Stored data

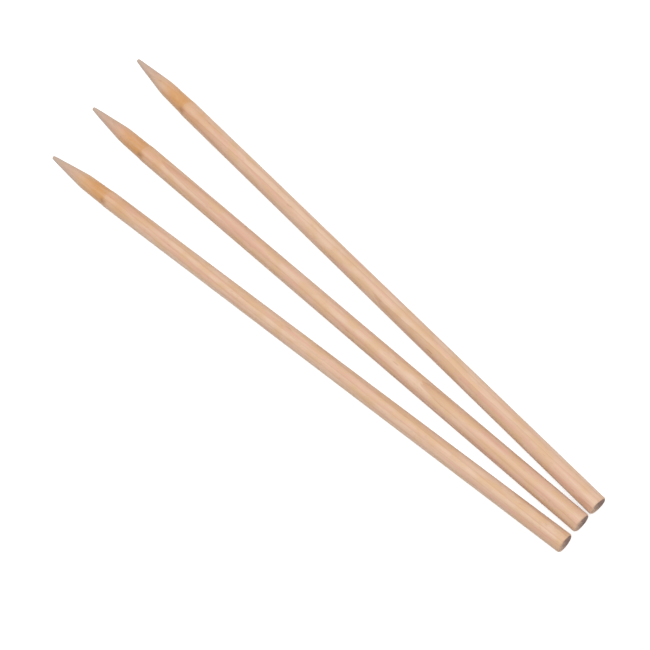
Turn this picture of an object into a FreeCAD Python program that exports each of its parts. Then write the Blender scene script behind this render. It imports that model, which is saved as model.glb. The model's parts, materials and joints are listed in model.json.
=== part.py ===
"""Three straight knitting needles of pale wood, fanned out on a table.

Each needle is turned from one round stick: a parallel shank, a low shoulder, a short sanded
land and a blunt conical point. The other end is cut square and its rim is eased.

Frame: +X runs along the middle needle towards its point, +Y is to the left, +Z is up.
The origin is on the table, under the centre of the box that the set fills.
Sizes are in millimetres and degrees.
"""

import FreeCAD, Part
import Sketcher
import math
import os

V = FreeCAD.Vector

# Driving dimensions: alias, value, what it is.
DIMENSIONS = [
    ("needle_length", 250.0, "overall length of a needle"),
    ("shank_diameter", 7.0, "diameter of the parallel shank"),
    ("nose_radius", 0.85, "radius of the blunt nose"),
    ("point_length", 19.0, "length of the conical point, nose included"),
    ("heel_relief", 0.45, "how deep the heel of the point lies below the shank's surface"),
    ("land_length", 12.0, "length of the sanded land behind the point"),
    ("shoulder_relief", 0.17, "how deep the shoulder's foot lies below the shank's surface"),
    ("shoulder_length", 2.0, "length of the slope from the land up to the shank"),
    ("heel_blend_radius", 30.0, "blend between the point and the land"),
    ("shoulder_blend_radius", 10.0, "blends at the foot and the top of the shoulder"),
    ("rim_chamfer", 0.4, "eased rim of the cut end"),
    ("left_gap", 1.25, "gap between the middle and left shanks at the cut ends"),
    ("right_gap", 0.5, "gap between the middle and right shanks at the cut ends"),
    ("left_fan_angle", 3.75, "turn of the left needle away from the middle one"),
    ("right_fan_angle", 4.13, "turn of the right needle away from the middle one"),
    ("left_overhang", 0.24, "how far the left cut end stands behind the middle one"),
    ("right_overhang", 0.39, "how far the right cut end stands behind the middle one"),
    ("centre_x", 0.0, "centre of the set along X, measured from the middle needle"),
    ("centre_y", 0.0, "centre of the set along Y, measured from the middle needle"),
]

# Where each needle lies: name, then formulas for the centre of its cut end and its turn.
NEEDLES = [
    (
        "left_needle",
        "-sizes.left_overhang",
        "sizes.shank_diameter + sizes.left_gap",
        "sizes.left_fan_angle",
    ),
    ("middle_needle", "0", "0", "0"),
    (
        "right_needle",
        "-sizes.right_overhang",
        "-(sizes.shank_diameter + sizes.right_gap)",
        "-sizes.right_fan_angle",
    ),
]

START, END = 1, 2            # vertex of a sketch edge
CENTRE = 3                   # centre of a sketch arc
ORIGIN = (-1, 1)             # the sketch's own origin
H_AXIS = -1                  # the sketch's own horizontal axis
EDGE_TOLERANCE = 0.001


def make_sheet(doc):
    """The spreadsheet of driving dimensions, one alias for each."""
    sheet = doc.addObject("Spreadsheet::Sheet", "sizes")
    for row, (alias, value, note) in enumerate(DIMENSIONS, start=1):
        sheet.set(f"A{row}", alias)
        sheet.set(f"B{row}", str(value))
        sheet.set(f"C{row}", note)
        sheet.setAlias(f"B{row}", alias)
    doc.recompute()
    return sheet


def origin_plane(body, role):
    """One of the body's own origin planes, found by its role."""
    return next(f for f in body.Origin.OriginFeatures if f.Role == role)


def draw_profile(body, sheet):
    """Half of the needle's outline, from the cut end at the origin to the nose on +X."""
    sketch = body.newObject("Sketcher::SketchObject", body.Name + "_profile")
    sketch.AttachmentSupport = [(origin_plane(body, "XZ_Plane"), "")]
    sketch.MapMode = "FlatFace"

    nose = sheet.needle_length
    heel = nose - sheet.point_length
    foot = heel - sheet.land_length
    top = foot - sheet.shoulder_length
    shank_radius = sheet.shank_diameter / 2
    foot_radius = shank_radius - sheet.shoulder_relief
    heel_radius = shank_radius - sheet.heel_relief
    nose_centre = V(nose - sheet.nose_radius, 0, 0)
    # a first guess: the flank leaves the nose a little ahead of square
    flank_rise = heel_radius / sheet.point_length
    nose_circle = Part.Circle(nose_centre, V(0, 0, 1), sheet.nose_radius)
    nose_arc = Part.ArcOfCircle(nose_circle, 0, math.pi / 2 - flank_rise)

    corners = [
        V(0, 0, 0),
        V(0, shank_radius, 0),
        V(top, shank_radius, 0),
        V(foot, foot_radius, 0),
        V(heel, heel_radius, 0),
        nose_arc.EndPoint,
    ]
    for first, second in zip(corners, corners[1:]):
        sketch.addGeometry(Part.LineSegment(first, second), False)
    cut_end, shank, shoulder, land, flank = range(5)
    arc = sketch.addGeometry(nose_arc, False)
    axis = sketch.addGeometry(Part.LineSegment(V(nose, 0, 0), V(0, 0, 0)), False)

    def rule(*terms):
        return sketch.addConstraint(Sketcher.Constraint(*terms))

    def size(name, formula, *terms):
        index = rule(*terms)
        sketch.renameConstraint(index, name)
        sketch.setExpression("Constraints." + name, formula)

    rule("Coincident", cut_end, START, *ORIGIN)
    for line in (cut_end, shank, shoulder, land):
        rule("Coincident", line, END, line + 1, START)
    rule("Tangent", flank, END, arc, END)
    rule("Coincident", arc, START, axis, START)
    rule("Coincident", axis, END, cut_end, START)
    rule("PointOnObject", arc, CENTRE, H_AXIS)
    rule("Vertical", cut_end)
    rule("Horizontal", shank)
    rule("Horizontal", axis)
    size("length", "sizes.needle_length", "DistanceX", axis, END, axis, START, nose)
    size("shank_y", "sizes.shank_diameter / 2", "DistanceY", axis, END, shank, START, shank_radius)
    size("slope_x", "sizes.shoulder_length", "DistanceX", shoulder, START, shoulder, END, foot - top)
    size("land_x", "sizes.land_length", "DistanceX", land, START, land, END, heel - foot)
    size("point_x", "sizes.point_length", "DistanceX", flank, START, axis, START, nose - heel)
    foot_depth, heel_depth = sheet.shoulder_relief, sheet.heel_relief
    size("foot_y", "sizes.shoulder_relief", "DistanceY", shoulder, END, shank, END, foot_depth)
    size("heel_y", "sizes.heel_relief", "DistanceY", land, END, shank, END, heel_depth)
    size("nose_r", "sizes.nose_radius", "Radius", arc, sheet.nose_radius)

    # each blend keeps the sharp corner as a construction point, which holds the corner's sizes
    for line, name, alias in (
        (land, "heel_blend", "heel_blend_radius"),
        (shoulder, "foot_blend", "shoulder_blend_radius"),
        (shank, "top_blend", "shoulder_blend_radius"),
    ):
        blend = sketch.GeometryCount
        sketch.fillet(line, END, sheet.get(alias), True, True)
        size(name, "sizes." + alias, "Radius", blend, sheet.get(alias))
    return sketch


def rim_edge(feature):
    """Name of the feature's round edge at the cut end."""
    for number, edge in enumerate(feature.Shape.Edges, start=1):
        box = edge.BoundBox
        if box.YLength > 0 and abs(box.XMin) + abs(box.XMax) < EDGE_TOLERANCE:
            return f"Edge{number}"
    raise ValueError(f"{feature.Name} has no rim at its cut end")


def make_needle(doc, sheet, name):
    """One needle: its outline revolved about its own axis, and the eased rim."""
    body = doc.addObject("PartDesign::Body", name)
    body.Label = name
    sketch = draw_profile(body, sheet)

    turned = body.newObject("PartDesign::Revolution", name + "_turned")
    turned.Profile = sketch
    turned.ReferenceAxis = (sketch, ["H_Axis"])
    turned.Angle = 360
    doc.recompute()

    rim = body.newObject("PartDesign::Chamfer", name + "_rim")
    rim.Base = (turned, [rim_edge(turned)])
    rim.setExpression("Size", "sizes.rim_chamfer")
    body.Tip = rim
    return body


def lay_needle(body, back, across, turn):
    """Binds the needle's place: its axis is one shank radius above the table."""
    upright = V(0, 0, 1)
    body.Placement.Rotation = FreeCAD.Rotation(upright, 1)  # gives the bound angle its axis
    body.setExpression("Placement.Base.x", f"{back} - sizes.centre_x")
    body.setExpression("Placement.Base.y", f"{across} - sizes.centre_y")
    body.setExpression("Placement.Base.z", "sizes.shank_diameter / 2")
    body.setExpression("Placement.Rotation.Angle", turn)


def centre_set(doc, sheet, bodies):
    """Moves the set so that its box is centred on the origin."""
    box = Part.makeCompound([body.Shape for body in bodies]).optimalBoundingBox(False)
    sheet.set("centre_x", str(box.Center.x))
    sheet.set("centre_y", str(box.Center.y))
    doc.recompute()


def check(doc, bodies):
    """Stops on a failed object, a bad solid or two needles that meet."""
    for item in doc.Objects:
        if "Invalid" in item.State or "Error" in item.State:
            raise RuntimeError(f"{item.Name} failed: {item.State}")
    for body in bodies:
        shape = body.Shape
        if shape.isNull() or not shape.isValid() or len(shape.Solids) != 1:
            raise RuntimeError(f"{body.Label} is not one valid solid")
    for number, body in enumerate(bodies):
        for other in bodies[number + 1:]:
            gap = body.Shape.distToShape(other.Shape)[0]
            print(f"{body.Label} to {other.Label}: {gap:.3f} mm apart")
            if gap <= 0:
                raise RuntimeError(f"{body.Label} meets {other.Label}")


def main():
    doc = FreeCAD.newDocument("straight_needles")
    sheet = make_sheet(doc)
    bodies = []
    for name, back, across, turn in NEEDLES:
        body = make_needle(doc, sheet, name)
        lay_needle(body, back, across, turn)
        bodies.append(body)
    doc.recompute()
    centre_set(doc, sheet, bodies)
    check(doc, bodies)

    os.makedirs("parts", exist_ok=True)
    for body in bodies:
        body.Shape.exportStep(os.path.join("parts", body.Label + ".step"))
        box = body.Shape.optimalBoundingBox(False)
        print(f"{body.Label}: {box.XLength:.2f} x {box.YLength:.2f} x {box.ZLength:.2f} mm")


main()
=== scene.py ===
import json
import math

import bmesh
import bpy
from mathutils import Color, Matrix, Quaternion, Vector


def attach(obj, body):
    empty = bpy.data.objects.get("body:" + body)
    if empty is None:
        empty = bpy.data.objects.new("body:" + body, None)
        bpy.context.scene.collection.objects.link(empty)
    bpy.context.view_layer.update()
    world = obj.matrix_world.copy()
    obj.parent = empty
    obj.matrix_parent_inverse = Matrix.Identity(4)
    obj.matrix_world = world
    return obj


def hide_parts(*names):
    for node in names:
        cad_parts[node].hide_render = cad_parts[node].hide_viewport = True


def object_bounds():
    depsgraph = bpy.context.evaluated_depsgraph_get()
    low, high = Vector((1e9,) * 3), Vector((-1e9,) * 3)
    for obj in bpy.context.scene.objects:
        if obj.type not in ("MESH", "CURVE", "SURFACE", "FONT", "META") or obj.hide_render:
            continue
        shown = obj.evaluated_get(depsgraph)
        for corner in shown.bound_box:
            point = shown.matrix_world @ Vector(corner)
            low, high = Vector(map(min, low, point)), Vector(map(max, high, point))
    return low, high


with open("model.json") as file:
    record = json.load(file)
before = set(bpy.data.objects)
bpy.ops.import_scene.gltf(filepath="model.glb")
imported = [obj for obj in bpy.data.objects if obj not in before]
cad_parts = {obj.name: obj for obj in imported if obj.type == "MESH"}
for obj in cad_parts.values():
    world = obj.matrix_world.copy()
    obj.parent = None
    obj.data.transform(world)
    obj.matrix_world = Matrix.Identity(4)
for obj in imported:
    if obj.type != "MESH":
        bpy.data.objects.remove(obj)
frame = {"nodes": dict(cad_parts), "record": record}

bl_info = {
    "name": "Straight knitting needles",
    "version": (1, 0, 0),
    "blender": (4, 5, 0),
    "location": "3D View > Sidebar > Needles",
    "description": "Turned wooden knitting needles with the grain, stain and wear of real ones",
    "category": "Add Mesh",
}

MM = 0.001
CAD_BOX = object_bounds()

# A face is square to the needle when this much of its normal lies along the needle.
SQUARE = 0.99
DEAD_SQUARE = 0.9999

# How the left, middle and right needles differ in wear and wood. The steps are slides of
# the patterns from one needle to the next, in metres, the second along, across and deep.
WEAR_STEP = 0.31
BOARD_STEP = (0.37, 0.019, 0.016)
BOARD_ROLLS = (math.radians(20), math.radians(75), math.radians(140))
# Slants of the edge of the painted shade on each sawn end.
END_SHADE_SLANTS = (math.radians(20), math.radians(35), math.radians(5))


# ---------------------------------------------------------------------------
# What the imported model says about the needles
# ---------------------------------------------------------------------------


def mount_of(name):
    """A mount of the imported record, by name."""
    for mount in frame["record"]["mounts"]:
        if mount["name"] == name:
            return mount
    raise RuntimeError(f"the packed record has no mount named {name}")


def needles():
    """Each needle's body, node and material slot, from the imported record."""
    slots = {row["node"]: row["material_slot"] for row in frame["record"]["subparts"]}
    bodies = frame["record"]["behaviour"]["bodies"]
    return [(body, nodes[0], slots[nodes[0]]) for body, nodes in sorted(bodies.items())]


def lie_of(body):
    """Where a needle lies: the middle of its cut end, and its turn about the upright."""
    cut_end = mount_of(f"{body}_cut_end")
    toward_point = -Vector(cut_end["axis"])
    return Vector(cut_end["pos_m"]), math.atan2(toward_point.y, toward_point.x)


def outline_of(body, node):
    """(distance from the cut end, radius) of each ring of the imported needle, in order."""
    butt, turn = lie_of(body)
    to_own_axis = Matrix.Rotation(-turn, 3, "Z")
    rings = {}
    for vertex in frame["nodes"][node].data.vertices:
        place = to_own_axis @ (vertex.co - butt)
        rings[round(place.x / MM, 2)] = math.hypot(place.y, place.z)
    return [(distance * MM, rings[distance]) for distance in sorted(rings)]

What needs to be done
Quote nothing but the lines that run from the line containing "sheet = make_sheet(doc)" through the line containing "bpy.context.view_layer.update()", keeping both of them word for word.

Response to the exercise
    sheet = make_sheet(doc)
    bodies = []
    for name, back, across, turn in NEEDLES:
        body = make_needle(doc, sheet, name)
        lay_needle(body, back, across, turn)
        bodies.append(body)
    doc.recompute()
    centre_set(doc, sheet, bodies)
    check(doc, bodies)

    os.makedirs("parts", exist_ok=True)
    for body in bodies:
        body.Shape.exportStep(os.path.join("parts", body.Label + ".step"))
        box = body.Shape.optimalBoundingBox(False)
        print(f"{body.Label}: {box.XLength:.2f} x {box.YLength:.2f} x {box.ZLength:.2f} mm")


main()
=== scene.py ===
import json
import math

import bmesh
import bpy
from mathutils import Color, Matrix, Quaternion, Vector


def attach(obj, body):
    empty = bpy.data.objects.get("body:" + body)
    if empty is None:
        empty = bpy.data.objects.new("body:" + body, None)
        bpy.context.scene.collection.objects.link(empty)
    bpy.context.view_layer.update()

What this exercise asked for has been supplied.